Sniffing out cancer is as easy as breathing

(Nanowerk News) Early detection and regular screening for cancer can save many lives. However, such services have traditionally required booking hospital appointments and tests, sometimes weeks in advance. In most cases, delays in diagnosis and treatment mean the disease becomes harder to treat.
To address these issues, the EU-funded SNIFFPHONE project has developed an innovative system that can detect gastric cancers. The project team has built and refined a prototype hand-held device through which a person’s breath is captured by an array of highly sensitive chemical sensors made from nanomaterials.
Prof. Hossam Haick of Technion's Wolfson Faculty of Chemical Engineering presents SNIFFPHONE, a Horizon 2020 EU project that has harnessed nanotechnology, (bio)chemistry, materials engineering, process engineering, biomedical engineering, electrical engineering, and medicine to develop and test a miniaturized system that relies on an artificially intelligent nanoarray for an inexpensive, fast, non-invasive detection of gastric cancer via exhaled breath.
The results are recorded, stored and pre-processed by the breath analyser, which is connected via Bluetooth to a user’s smart phone.

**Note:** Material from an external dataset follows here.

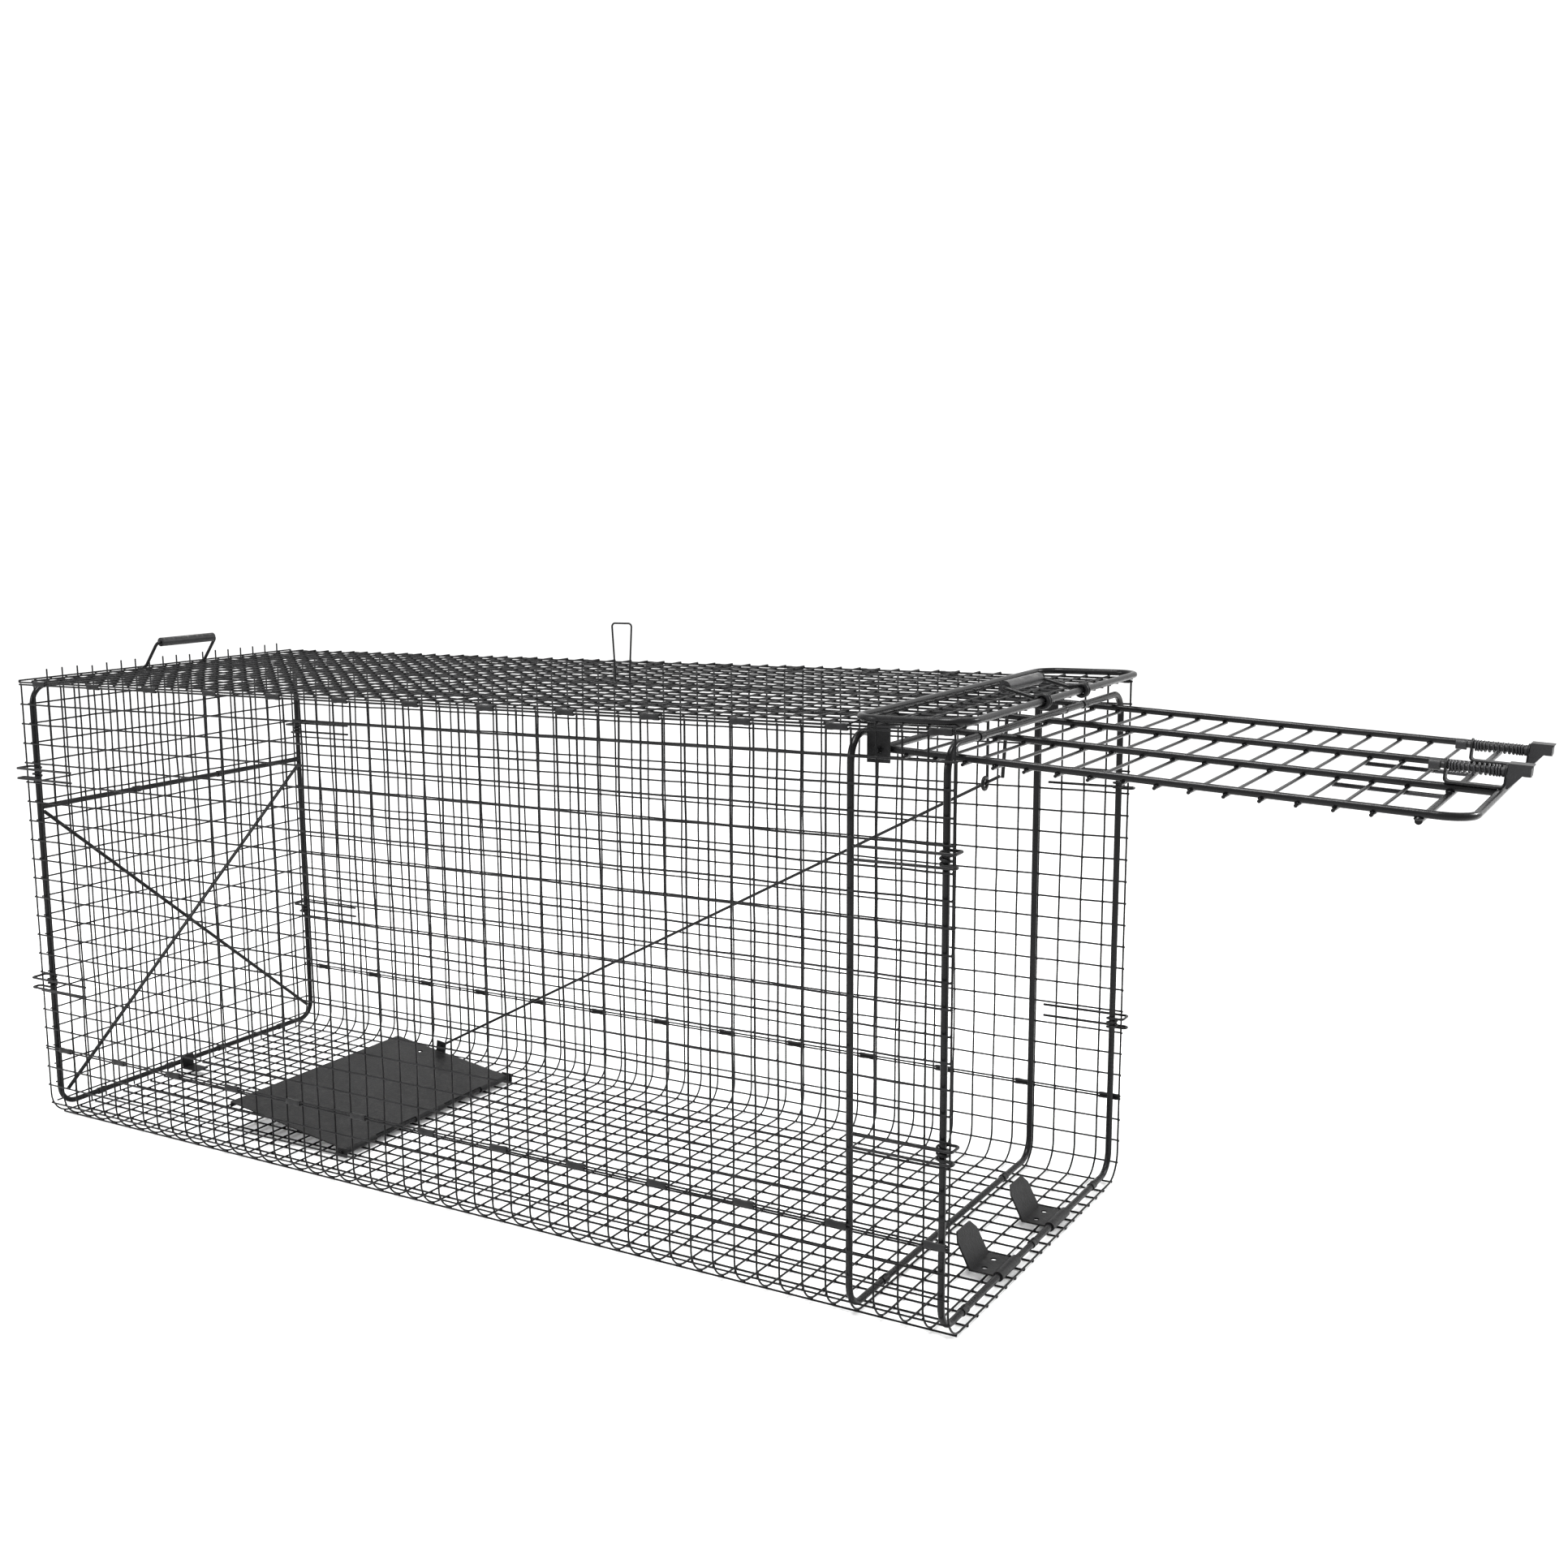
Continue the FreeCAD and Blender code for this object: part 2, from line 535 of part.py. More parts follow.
def save_frames():
    """The rod frames, their braces and fastenings."""
    save("front_hoop", [hoop(FRONT_HOOP_X, FRONT_HOOP_Z)])
    save("stop_hoop", [hoop(STOP_HOOP_X, STOP_HOOP_Z)])
    save("rear_hoop", [hoop(REAR_HOOP_X, REAR_HOOP_Z)])
    inner = POST_Y - ROD_R
    start = V(REAR_HOOP_X, -inner, REAR_BAR_Z)
    save("rear_cross_bar", [rod(start, start + Y_AXIS * (2 * inner), ROD_R)])
    high = REAR_BAR_Z - ROD_R - BRACE_R - 1
    low = REAR_HOOP_Z[0] + 20
    for name, side, x in (("a", -1, REAR_HOOP_X), ("b", 1, REAR_HOOP_X + 2 * BRACE_R)):
        start = V(x, side * (inner - BRACE_R - 1), high)
        save("rear_brace_" + name, [rod(start, V(x, -side * (inner - BRACE_R - 3), low), BRACE_R)])
    behind, ahead = TOP_FRAME_X
    corners = [V(behind, -TOP_FRAME_Y, TOP_FRAME_Z), V(ahead, -TOP_FRAME_Y, TOP_FRAME_Z)]
    corners += [V(ahead, TOP_FRAME_Y, TOP_FRAME_Z), V(behind, TOP_FRAME_Y, TOP_FRAME_Z)]
    save("roof_front_frame", [bent_rod(corners, ROD_R, HOOP_BEND, closed=True)])
    front_clips = rod_clips(FRONT_HOOP_X, FRONT_HOOP_Z[0], (-190.5, 0.0, 190.5))
    front_clips += rod_clips(FRONT_HOOP_X, FRONT_HOOP_Z[1], (-170.0, 120.0))
    save("front_rod_clips", front_clips)
    save("stop_rod_clips", rod_clips(STOP_HOOP_X, STOP_HOOP_Z[0], (-165.0, 165.0)))
    save("rear_rod_clips", rod_clips(REAR_HOOP_X, REAR_HOOP_Z[0], (-177.8, -50.8, 50.8, 177.8)))
    save("rear_bar_clips", rod_clips(REAR_HOOP_X, REAR_BAR_Z, (-80.0, 80.0)))
    save("rear_stop_bracket", [rear_stop()])


def save_door():
    """The door, its latch bolts, hinge brackets and strikes."""
    save("door_frame", [door_frame()], DOOR_DROP)
    across = DOOR_HALF - ROD_R - 0.1
    save("door_rear_bar", [rod(V(PIVOT_X, -across, PIVOT_Z), V(PIVOT_X, across, PIVOT_Z), ROD_R)], DOOR_DROP)
    start = PIVOT_X + ROD_R
    end = PIVOT_X + DOOR_LONG - ROD_R
    mids = [rod(V(start, y, PIVOT_Z), V(end, y, PIVOT_Z), ROD_R) for y in (-MID_ROD_Y, MID_ROD_Y)]
    save("door_middle_rods", mids, DOOR_DROP)
    z = PIVOT_Z - ROD_R - CROSS_WIRE_R - 0.02
    half = DOOR_HALF + 7
    places = steps(PIVOT_X + CROSS_FIRST, CROSS_WIRES, CROSS_STEP)
    wires = [rod(V(x, -half, z), V(x, half, z), CROSS_WIRE_R) for x in places]
    save("door_cross_wires", wires, DOOR_DROP)
    x, z = PIVOT_X + END_BAR_AT, PIVOT_Z - ROD_R - END_BAR_R - 0.02
    save("door_latch_bar", [rod(V(x, -DOOR_HALF, z), V(x, DOOR_HALF, z), END_BAR_R)], DOOR_DROP)
    z = PIVOT_Z - ROD_R - 2 * CROSS_WIRE_R - DOUBLER_R - 0.06
    start, end = PIVOT_X + DOUBLER_FROM, x - END_BAR_R - 0.3
    doublers = [rod(V(start, y, z), V(end, y, z), DOUBLER_R) for y in (-MID_ROD_Y, MID_ROD_Y)]
    save("door_doubler_rods", doublers, DOOR_DROP)
    save("door_trip_lever", [trip_lever()], DOOR_DROP)
    for name, side in SIDES.items():
        save("hinge_bracket_" + name, [hinge_bracket(side)])
        save("hinge_rivets_" + name, bracket_rivets(side))
        save("strike_plate_" + name, [strike(side)])
        save("latch_carrier_" + name, [latch_carrier(side * MID_ROD_Y)], DOOR_DROP)
        save("latch_bolt_" + name, [latch_bolt(side * MID_ROD_Y)], DOOR_DROP)
        save("latch_spring_" + name, [latch_spring(side * MID_ROD_Y)], DOOR_DROP)


def save_trigger():
    """The treadle, its axle and the rod that drops the door."""
    save("treadle_plate", [treadle()])
    end = TREADLE_HALF + 6
    save("treadle_axle", [rod(V(AXLE_X, -end, AXLE_Z), V(AXLE_X, end, AXLE_Z), AXLE_R)])
    save("treadle_bearings", [axle_bearing(side) for side in SIDES.values()])
    save("trigger_rod", [trigger_rod()])
    save("trigger_guide_eye", [trigger_guide()])


def save_handles():
    """The two carry handles, the roof loop and the eight hairpin locks."""
    lean = math.radians(REAR_HANDLE_LEAN)
    reach = V(math.sin(lean), 0, math.cos(lean)) * REAR_HANDLE_LONG
    rear = V(REAR_HOOP_X, 0, REAR_HOOP_Z[1])
    front = V(TOP_FRAME_X[1], 0, TOP_FRAME_Z)
    for name, hinge, grip, half in (
        ("front", front, front + FRONT_HANDLE_REACH, FRONT_HANDLE_HALF),
        ("rear", rear, rear + reach, REAR_HANDLE_HALF),
    ):
        save(name + "_handle_bail", [bail(hinge, grip, half)])
        save(name + "_handle_grip", [grip_tube(grip, half)])
    save("roof_keeper_loop", [keeper_loop()])
    for level, z in PIN_HEIGHTS.items():
        for name, side in SIDES.items():
            save("_".join(("front_hairpin", name, level)), [hairpin(FRONT_HOOP_X, side, z, **FRONT_PIN)])
            save("_".join(("rear_hairpin", name, level)), [hairpin(REAR_HOOP_X, side, z, **REAR_PIN)])


os.makedirs("parts", exist_ok=True)
save_cage()
save_frames()
save_door()
save_trigger()
save_handles()
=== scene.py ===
"""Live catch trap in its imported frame: wavy mesh wires with their welds, wrapped clips, bent latch straps,
coiled locks and hooked handles stand in for the plain CAD solids, and every part gets a black coat."""
import json
import math
import bpy
from mathutils import Matrix, Vector, noise


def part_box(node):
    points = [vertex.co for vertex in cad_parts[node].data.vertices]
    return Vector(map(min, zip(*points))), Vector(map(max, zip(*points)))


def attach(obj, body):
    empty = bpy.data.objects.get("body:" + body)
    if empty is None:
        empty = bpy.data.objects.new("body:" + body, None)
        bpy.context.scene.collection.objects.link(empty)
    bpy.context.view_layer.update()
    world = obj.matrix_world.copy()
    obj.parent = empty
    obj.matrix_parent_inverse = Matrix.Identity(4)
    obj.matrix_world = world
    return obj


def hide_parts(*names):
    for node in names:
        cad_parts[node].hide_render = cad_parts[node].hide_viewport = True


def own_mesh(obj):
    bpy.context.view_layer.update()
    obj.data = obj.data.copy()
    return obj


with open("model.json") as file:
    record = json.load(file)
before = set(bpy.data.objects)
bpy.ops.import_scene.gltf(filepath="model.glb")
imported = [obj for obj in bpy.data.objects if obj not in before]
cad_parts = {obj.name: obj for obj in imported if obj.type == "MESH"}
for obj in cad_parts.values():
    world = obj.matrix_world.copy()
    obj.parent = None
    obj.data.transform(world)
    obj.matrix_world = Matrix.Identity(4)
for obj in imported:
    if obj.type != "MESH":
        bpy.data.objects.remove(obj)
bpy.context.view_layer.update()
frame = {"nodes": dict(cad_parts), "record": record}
WANDER_SEED = 7
noise.seed_set(WANDER_SEED)

X_AXIS = Vector((1, 0, 0))
Y_AXIS = Vector((0, 1, 0))
Z_AXIS = Vector((0, 0, 1))
SIDES = {"near": -1, "far": 1}

# Cage mesh, in metres
WIRE_R = 0.0011
LAYER = 0.00222
CELLS_LONG = 50
CELLS_WIDE = 20
SIDE_ROWS = 19
TRAY_BEND = 0.030
ROD_R = 0.0035

roof_low, roof_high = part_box("roof_mesh")
side_low, side_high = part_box("side_mesh_near")
tray_low, tray_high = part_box("floor_tray_mesh")
HALF_LONG = roof_high.x - WIRE_R
HALF_WIDE = roof_high.y - WIRE_R
PITCH = 2 * HALF_LONG / CELLS_LONG
WALL = HALF_WIDE - LAYER
FLOOR_Z = tray_low.z + WIRE_R + LAYER
ROOF_Z = roof_high.z - WIRE_R - LAYER
SIDE_TOP = side_high.z - WIRE_R
TRAY_TOP = tray_high.z - WIRE_R
POST_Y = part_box("rear_hoop")[1].y - ROD_R


# Shapes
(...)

This allows the information to be transferred wirelessly via an internet connection to a remote external server.
Using statistical pattern recognition, the data is interpreted to create a clinical report which includes the screening results and personal information such as a patient’s age and weight. This file is then sent to the attending doctor who can advise on the next course of action for the patient.

A pivotal change

A mobile phone app provides instructions on how to use the breath analyser and instantly delivers the results back to the user. Meanwhile, healthcare professionals can use the project’s web application to search and select patients, view results over time, and check the status of the disease.
‘The most essential breakthrough is the ability of our device to discriminate cancer patients from healthy volunteers with an accuracy of about 93 %,’ explains project scientific director Dr Gidi Shani from Technion – the Israel Institute of Technology.
Project team leader Prof. Hossam Haick adds: ‘The value of early detection cannot be over-estimated in the fight against cancer – and if we can make check-ups inexpensive, effortless and comfortable we can increase their public uptake and so instigate a pivotal change in the toll cancer takes on humanity.’
As well as pre-screening, the project’s breath analyser could be used as a diagnostic tool for ongoing treatment. Patients can provide any number of samples during the day, wherever they are, cutting down on the need to visit the hospital or doctor’s surgery. The amount of data generated through regular tests can be automatically processed and analysed to provide an attending physician with a comprehensive surveillance report.

New project and trials

The project consortium brought together research and development teams, clinicians, four European SMEs and a large industrial company from six countries. Although SNIFFPHONE finished in February 2019, the work continues through another EU-supported project called VOGAS.
‘Through VOGAS, we will make further assessments of our prototype and additional modifications,’ adds Haick. ‘We will also examine how the effectiveness of the technology varies when trials are performed in different parts of the world.’
VOGAS also gives the project team an opportunity to explore the commercial potential of their technology. This will be achieved through the large clinical trials scheduled to take place in Latvia, Ukraine, Brazil, Chile and Columbia.
The SNIFFPHONE consortium was awarded the 2018 Innovation Award by the European Commission for most innovative project.